Plan for the length of the written narrations to increase each year.

In addition, you can expect an increase in length of the written narrations.  Students write 5-8 sentences in Creation to Christ. In World Geography, students write a length of 3-4 paragraphs. By U.S. History II, students write a length of 5 paragraphs.

Anticipate editing abilities to gradually improve as students move down the Written Narrations Skills checklist.

Furthermore, you can expect an increase in a student’s ability to edit using Heart of Dakota’s Written Narration Skills checklist.  I still do the editing in Creation to Christ.  We do not address every skill on the Written Narration Skills checklist. In World Geography, we share the editing process and most skills on the Written Narration Skills checklist are addressed.  By U.S. History II, the student edits his own written narration, and the entire Written Narration Skills checklist is usually addressed.

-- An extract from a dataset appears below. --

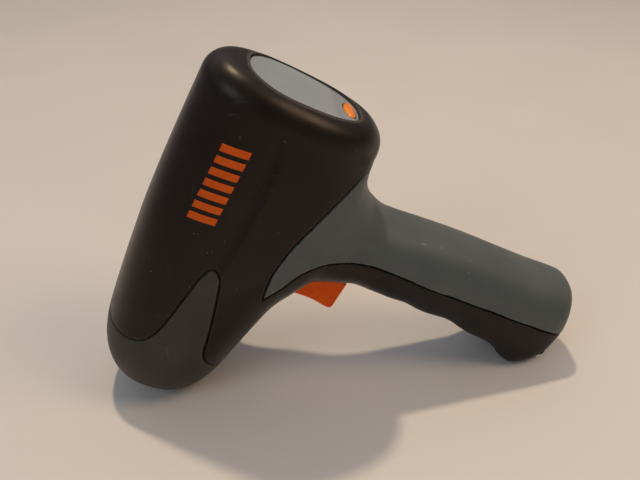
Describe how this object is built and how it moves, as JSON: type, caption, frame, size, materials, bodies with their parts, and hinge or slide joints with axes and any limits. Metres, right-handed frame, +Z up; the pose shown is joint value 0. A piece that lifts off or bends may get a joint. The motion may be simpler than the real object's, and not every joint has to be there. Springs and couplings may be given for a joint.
{
  "type": "radar speed gun",
  "caption": "Hand-held radar speed gun: barrel with rear oval display and rounded nose cap on a pistol grip, with trigger, power button and hinged battery door.",
  "frame": {"origin": "on the table, under the centre of the gun's own box as it lies on its nose and the toe of its grip", "axes": "+Z up; the gun lies with its plane of symmetry at Y = 0, its nose down to -X, its grip out to +X and its left side facing -Y"},
  "size_m": [0.2178, 0.0604, 0.1542],
  "materials": {
    "casing": "satin brown-black moulded plastic, finely scratched",
    "nose": "fine matt dark grey moulded plastic",
    "panel": "soft matt slate grey over-moulding",
    "rubber": "matt black rubber",
    "signal": "satin orange plastic",
    "button": "glossy light orange plastic",
    "window": "glossy light grey display window",
    "lcd": "grey-green liquid crystal glass",
    "diffuser": "milky translucent plastic",
    "inner_plastic": "black moulded plastic",
    "circuit_board": "green solder mask",
    "cast_alloy": "cast alloy",
    "screw_steel": "plated steel",
    "cell": "plain wrapped battery cell"
  },
  "bodies": {
    "gun_body": {"body_shell_left": "casing", "body_shell_right": "casing", "nose_cap": "nose", "grip_panel_left": "panel", "grip_panel_right": "panel", "front_strap": "rubber", "housing_screw_1": "screw_steel", "housing_screw_2": "screw_steel", "housing_screw_3": "screw_steel", "housing_screw_4": "screw_steel", "housing_screw_5": "screw_steel", "housing_screw_6": "screw_steel", "housing_screw_7": "screw_steel", "display_window": "window", "display_bezel": "inner_plastic", "lcd_panel": "lcd", "backlight": "diffuser", "display_board": "circuit_board", "power_switch": "inner_plastic", "antenna_horn": "cast_alloy", "antenna_lens": "diffuser", "nose_retainer": "inner_plastic", "radar_transceiver": "cast_alloy", "main_board": "circuit_board", "board_chip_1": "inner_plastic", "board_chip_2": "inner_plastic", "board_chip_3": "inner_plastic", "board_chip_4": "inner_plastic", "board_chip_5": "inner_plastic", "buzzer": "inner_plastic", "trigger_pin": "screw_steel", "trigger_spring": "screw_steel", "trigger_switch": "inner_plastic", "switch_lever": "screw_steel", "battery_tube": "inner_plastic", "battery_cell_upper": "cell", "battery_cell_lower": "cell", "contact_carrier": "inner_plastic", "top_contact": "screw_steel", "door_hinge_pin": "screw_steel"},
    "trigger": {"trigger": "signal"},
    "power_button": {"power_button": "button"},
    "battery_door": {"battery_door": "casing", "bottom_contact": "screw_steel", "cell_spring": "screw_steel"}
  },
  "joints": [
    {"name": "trigger_pull", "type": "hinge", "parent": "gun_body", "child": "trigger", "pos_m": [-0.0321, 0, 0.05485], "axis": [0, -1, 0], "range_deg": [0, 7], "stiffness_Nm_per_rad": 0.3, "springref_deg": -5.73},
    {"name": "power_button_press", "type": "slide", "parent": "gun_body", "child": "power_button", "axis": [-0.4741, 0, -0.8805], "range_m": [0, 0.0012], "stiffness_N_per_m": 800, "springref_m": -0.0005},
    {"name": "battery_door_hinge", "type": "hinge", "parent": "gun_body", "child": "battery_door", "pos_m": [0.09624, 0, 0.00505], "axis": [0, 1, 0], "range_deg": [0, 61]}
  ]
}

Plan for more difficult and varied types of written narration assessments as students mature.

Last, you can expect an increase in difficulty and variety of types of written narrations. In Creation to Christ, students use guided questions to help aid their writing of a general written narration. Students in World Geography must include the main topic, main ideas with supporting details, author’s style, and a strong opening and closing sentence. U.S. History II students must include all of these elements.  But, they must also list 5 topics from the given options in the guide.  They must also include names, dates, and events pertinent to the reading.

Finally, to conclude this written narration From Our House to Yours…

Many of us homeschool moms did not grow up in schools that used written narrations as a form of assessment. Hopefully, this shows what written narrations are, what written narrations look like at different ages, and what improvements to expect!